Social care for adults is a relevantly new and evolving concept that has moved from large service-led contracts towards meeting the needs and outcomes of individuals. It however remains complex to determine what levels of support people should receive to create a system that is fair to everyone, balancing entitlement with needs and outcomes.

If we now fast forward 30 years, leaving the current issues aside, let's examine what social care could look like? The simple answer is that it could look like absolutely anything. Unlike health, education and collecting taxes, the demands and supply of social care is always changing. Care homes are a relevantly new invention that could easily disappear if the demand for this ceased. Improvements in health could change the game completely in ways we can not currently understand.

I think there are two factors that will play a big part of shaping social care; these are technology and public attitudes.

We live in a wondrous time where technology is increasing our opportunities and changing how we live at a speed previously unheard of. When you consider smartphones, tablets and smart watches have only existed for no more than a decade, and already started the collapse of print media and traditional television to name but a few consequences, you can see its impact.

This means technology could radically and quickly change the way social care is delivered in a manner we can not even begin to predict. Channel 4's Humans have shown one future vision of social care, where human staff are replaced by synthetics. But it could be more subtle like the rise in online delivery services.

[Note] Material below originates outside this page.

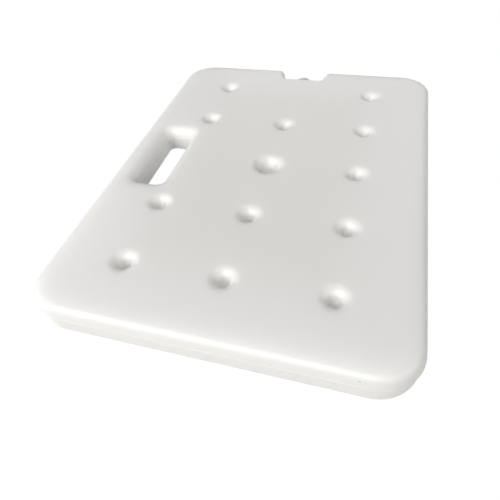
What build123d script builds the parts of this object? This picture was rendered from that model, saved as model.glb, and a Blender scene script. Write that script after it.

Individual users are likely to drive the demand to use new technology, especially if it is delivered in a mainstream way.

Public attitudes towards using social care are likely to change as social care is normalised into the way many people live, especially in their 'third age'. Currently, social care is delivered to users who seem happy to take up a passive role of dependency. Older people especially still fear challenging authority and appear grateful for anything they receive.

In 30 years, we will have a generation of older social care users with much higher expectations of what social care should deliver, and will be unwilling to accept poor service, having the skills to cause major trouble to those suppliers who mess them about. This generation is likely not to accept being patronised by their adult children, who will not be allowed to make decisions for them. This means a lot of current telecare solutions designed to check 'if mum is okay' are likely to find themselves smashed up and binned. For this internet savvy generation, social isolation is unlikely to be an issue for professionals to concern themselves with.

Potentially a lot of the current perceived youth issues like drug and alcohol abuse could become issues for this generation, radically challenging the notion of passive compliant users as social norms change. It is therefore important those responsible for future-proofing their services understand the needs of future users. Unfortunately, I fear a slow pace of change will create a disastrous mismatch between demand and supply.

The key to the future of social care is understanding it could easily change its shape beyond the control of anyone. Those who bank on one specific solution becoming and remaining top dog may end up being very disappointed.